_Written instruction_
Give the count of lines containing the string "axes", with no other output.

-- Start of Data segment --

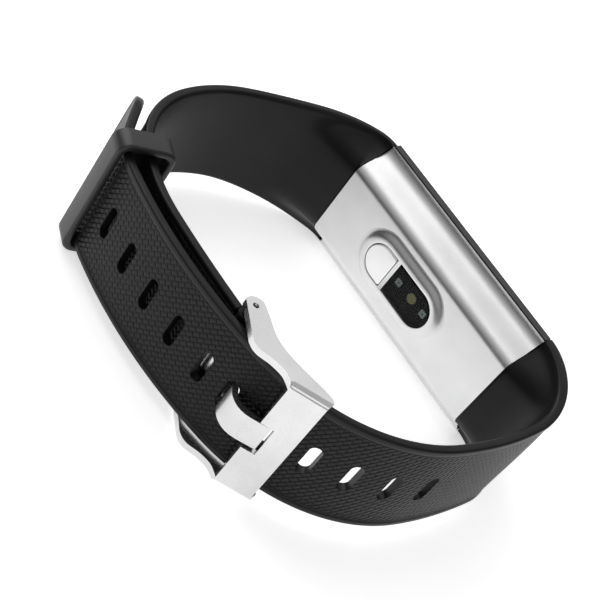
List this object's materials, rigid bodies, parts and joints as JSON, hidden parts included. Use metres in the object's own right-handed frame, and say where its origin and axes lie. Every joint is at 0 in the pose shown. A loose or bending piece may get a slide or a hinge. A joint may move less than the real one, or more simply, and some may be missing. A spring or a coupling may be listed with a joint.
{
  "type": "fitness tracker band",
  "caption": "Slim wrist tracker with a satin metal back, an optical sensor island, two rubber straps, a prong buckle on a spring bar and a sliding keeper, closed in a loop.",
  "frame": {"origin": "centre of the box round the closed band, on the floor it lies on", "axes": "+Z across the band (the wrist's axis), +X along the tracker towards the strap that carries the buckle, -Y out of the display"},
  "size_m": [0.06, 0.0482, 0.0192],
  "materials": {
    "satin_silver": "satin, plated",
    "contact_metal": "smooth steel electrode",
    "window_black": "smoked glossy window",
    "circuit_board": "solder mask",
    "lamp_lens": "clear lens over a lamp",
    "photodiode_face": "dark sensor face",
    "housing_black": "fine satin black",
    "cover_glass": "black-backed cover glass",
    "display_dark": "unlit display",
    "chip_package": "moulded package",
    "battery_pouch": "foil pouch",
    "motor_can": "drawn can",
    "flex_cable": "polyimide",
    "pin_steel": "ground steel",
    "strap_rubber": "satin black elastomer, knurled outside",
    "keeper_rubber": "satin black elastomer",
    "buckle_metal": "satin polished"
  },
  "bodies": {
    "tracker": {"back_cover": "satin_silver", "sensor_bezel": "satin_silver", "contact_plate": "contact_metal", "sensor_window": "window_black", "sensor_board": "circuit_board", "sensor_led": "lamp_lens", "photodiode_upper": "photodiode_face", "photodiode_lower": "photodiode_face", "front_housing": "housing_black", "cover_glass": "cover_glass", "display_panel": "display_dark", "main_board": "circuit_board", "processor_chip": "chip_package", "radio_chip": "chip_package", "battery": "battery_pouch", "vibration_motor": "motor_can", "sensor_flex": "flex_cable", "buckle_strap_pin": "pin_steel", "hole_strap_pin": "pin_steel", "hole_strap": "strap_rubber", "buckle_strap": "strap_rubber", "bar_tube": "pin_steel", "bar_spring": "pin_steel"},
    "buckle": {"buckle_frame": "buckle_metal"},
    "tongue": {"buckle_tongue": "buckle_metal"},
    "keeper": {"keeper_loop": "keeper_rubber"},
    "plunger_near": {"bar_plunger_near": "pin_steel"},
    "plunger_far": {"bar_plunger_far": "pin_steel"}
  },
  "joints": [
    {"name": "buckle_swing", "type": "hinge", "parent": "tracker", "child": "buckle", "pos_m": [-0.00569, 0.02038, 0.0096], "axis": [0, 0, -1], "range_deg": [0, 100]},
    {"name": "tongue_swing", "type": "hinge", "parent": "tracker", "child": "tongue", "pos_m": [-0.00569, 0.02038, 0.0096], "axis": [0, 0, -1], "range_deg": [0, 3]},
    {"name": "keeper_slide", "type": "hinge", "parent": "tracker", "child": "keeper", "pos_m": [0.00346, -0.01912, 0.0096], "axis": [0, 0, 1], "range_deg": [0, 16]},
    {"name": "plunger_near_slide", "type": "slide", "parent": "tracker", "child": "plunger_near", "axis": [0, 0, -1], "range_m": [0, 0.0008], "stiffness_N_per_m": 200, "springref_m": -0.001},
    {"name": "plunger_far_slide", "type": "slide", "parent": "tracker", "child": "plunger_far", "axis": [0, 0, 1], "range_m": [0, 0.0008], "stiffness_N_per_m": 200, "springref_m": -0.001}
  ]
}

-- End of Data segment --

_Solution for this exercise_
2